Addis es el caos absoluto. Un tráfico insufrible. Niños peleándose en las medianas por trozos de pegamento. La luz eléctrica se va sorpresivamente a las 6 de la tarde y no regresará hasta que lleguemos al aeropuerto. Por la mañana había comprado unos cuantos discos de música tradicional y de cantantes etíopes de los sesenta y los setenta. El bullicio del barrio en el que esta la casa EBA y estos discos es de lo poco que puede sacar de aquella ciudad que empieza a mostrar indicios de colonización de una manera tan abrupta y contrastada, que casi parece una perversión.
En el camino de regreso me preguntaba porque había ido allí. Simplemente como ejercicio de introspección. Con la vida soy un tragón, no puedo decir que no a una experiencia que me ayude a desplegar otra esquina de esa servilleta arrugada que son los días. Y a veces sabes que hay experiencias que no tienen vuelta atrás, hay arrugas que no se pueden volver a doblar y dejarlas como estaban. Y lo sospechaba. Hay cosas que se saben, pero que no las conoces hasta que las vives.

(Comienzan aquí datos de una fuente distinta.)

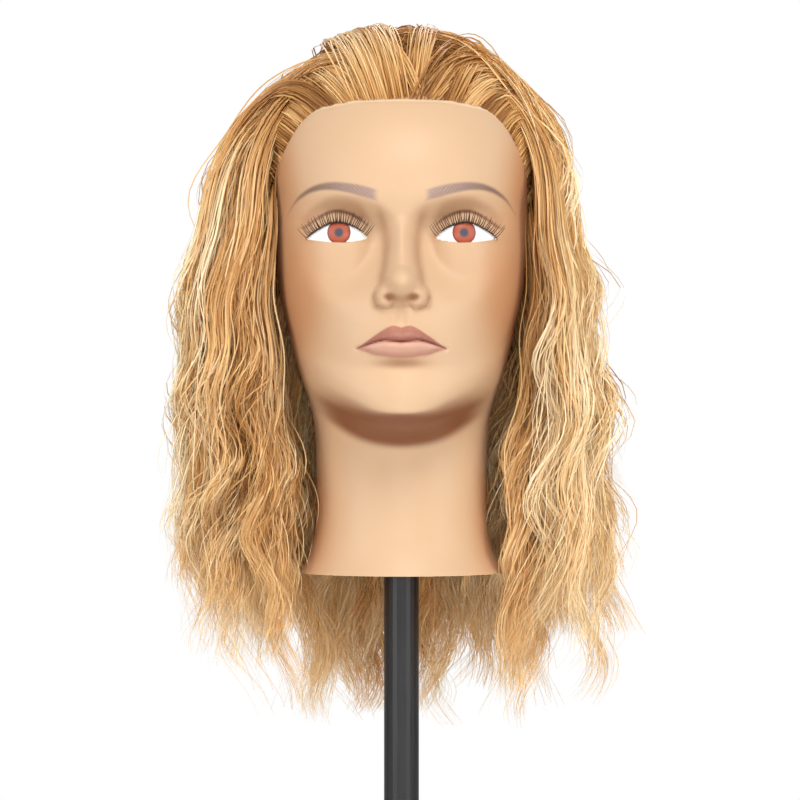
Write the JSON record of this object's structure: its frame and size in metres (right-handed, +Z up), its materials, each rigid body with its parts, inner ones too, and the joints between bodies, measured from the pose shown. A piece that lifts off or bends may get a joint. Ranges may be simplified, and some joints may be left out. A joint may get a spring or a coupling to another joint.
{
  "type": "mannequin training head",
  "caption": "Mannequin training head with long wavy rooted hair, turning on a pole that tilts and slides in a table-edge screw clamp.",
  "frame": {"origin": "on the table top, at the flat underside of the clamp's upper jaw pad, on the pole's axis", "axes": "+Z up along the pole; the face looks along -Y; the table comes into the clamp from +Y; +X is the head's own left"},
  "size_m": [0.2482, 0.2261, 0.7284],
  "materials": {
    "skin_vinyl": "satin",
    "foam": "matte",
    "socket_plastic": "matte",
    "black_plastic": "matte",
    "eye": "gloss",
    "lashes": "matte",
    "hair": "satin",
    "black_enamel": "satin",
    "zinc_steel": "satin",
    "rubber": "matte",
    "brass": "satin"
  },
  "bodies": {
    "clamp": {"clamp_frame": "black_enamel", "fork_screw_front": "zinc_steel", "fork_screw_back": "zinc_steel", "jaw_pad": "rubber", "thread_insert": "brass", "tilt_fork": "black_enamel", "tilt_bolt": "zinc_steel", "tilt_washer": "zinc_steel"},
    "tilting_sleeve": {"pole_sleeve": "black_enamel"},
    "height_lock": {"height_stud": "zinc_steel", "height_knob": "black_plastic"},
    "tilt_lock": {"tilt_knob": "black_plastic"},
    "mast": {"pole": "black_enamel", "pole_top_plug": "black_plastic", "pole_foot_plug": "black_plastic"},
    "head": {"head_shell": "skin_vinyl", "foam_core": "foam", "neck_plate": "socket_plastic", "neck_socket": "socket_plastic", "swivel_bush": "black_plastic", "left_eye": "eye", "right_eye": "eye", "left_lashes": "lashes", "right_lashes": "lashes", "hair_crown": "hair", "hair_left_side": "hair", "hair_right_side": "hair", "hair_back": "hair"},
    "pressure_pad": {"pressure_disc": "zinc_steel", "pad_rubber": "rubber"},
    "screw": {"clamp_screw": "zinc_steel"},
    "bar": {"tommy_bar": "zinc_steel", "bar_cap_left": "black_plastic", "bar_cap_right": "black_plastic"}
  },
  "joints": [
    {"name": "mast_tilt", "type": "hinge", "parent": "clamp", "child": "tilting_sleeve", "pos_m": [0, 0, 0.046], "axis": [1, 0, 0], "range_deg": [-40, 40]},
    {"name": "tilt_lock_turn", "type": "hinge", "parent": "clamp", "child": "tilt_lock", "pos_m": [0.03, 0, 0.046], "axis": [1, 0, 0], "range_deg": [-180, 180]},
    {"name": "mast_height", "type": "slide", "parent": "tilting_sleeve", "child": "mast", "axis": [0, 0, 1], "range_m": [-0.005, 0.025]},
    {"name": "height_lock_turn", "type": "hinge", "parent": "tilting_sleeve", "child": "height_lock", "pos_m": [0.03, 0, 0.108], "axis": [1, 0, 0], "range_deg": [-180, 180]},
    {"name": "head_turn", "type": "hinge", "parent": "mast", "child": "head", "pos_m": [0, 0, 0.315], "axis": [0, 0, 1], "continuous": true},
    {"name": "pad_travel", "type": "slide", "parent": "clamp", "child": "pressure_pad", "axis": [0, 0, 1], "range_m": [-0.021, 0.036]},
    {"name": "screw_turn", "type": "hinge", "parent": "pressure_pad", "child": "screw", "pos_m": [0, 0.004, -0.1], "axis": [0, 0, 1], "range_deg": [-2520, 4320]},
    {"name": "bar_slide", "type": "slide", "parent": "screw", "child": "bar", "axis": [1, 0, 0], "range_m": [-0.028, 0.028]}
  ],
  "couplings": [
    {"joint": "pad_travel", "follows": "screw_turn", "m_per_rad": 0.00047746}
  ]
}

Hasta ahora, dejar un trozo de mí en un sitio, era dejar mis recuerdos, parte de ese tiempo que forma parte indeleble de lo que soy hoy. Pero ahora sí hay un trozo de mí que se ha separado, se ha desgarrado y se ha quedado allí, en Gaba Kemisa. Miro el reloj y sé perfectamente lo que Boja, Adugna, Asterr o Gamachu, están haciendo allí. Mi cabeza lo recrea con una exactitud tan clara que casi parece que estuviera ocurriendo de verdad. “In Real Time”, como reza uno de los proyectos de Abay y que ha acabado siendo el lema que identifica a sus miembros. Paco ya me lo advirtió. Estás aquí, pero realmente, estás allí. Para siempre.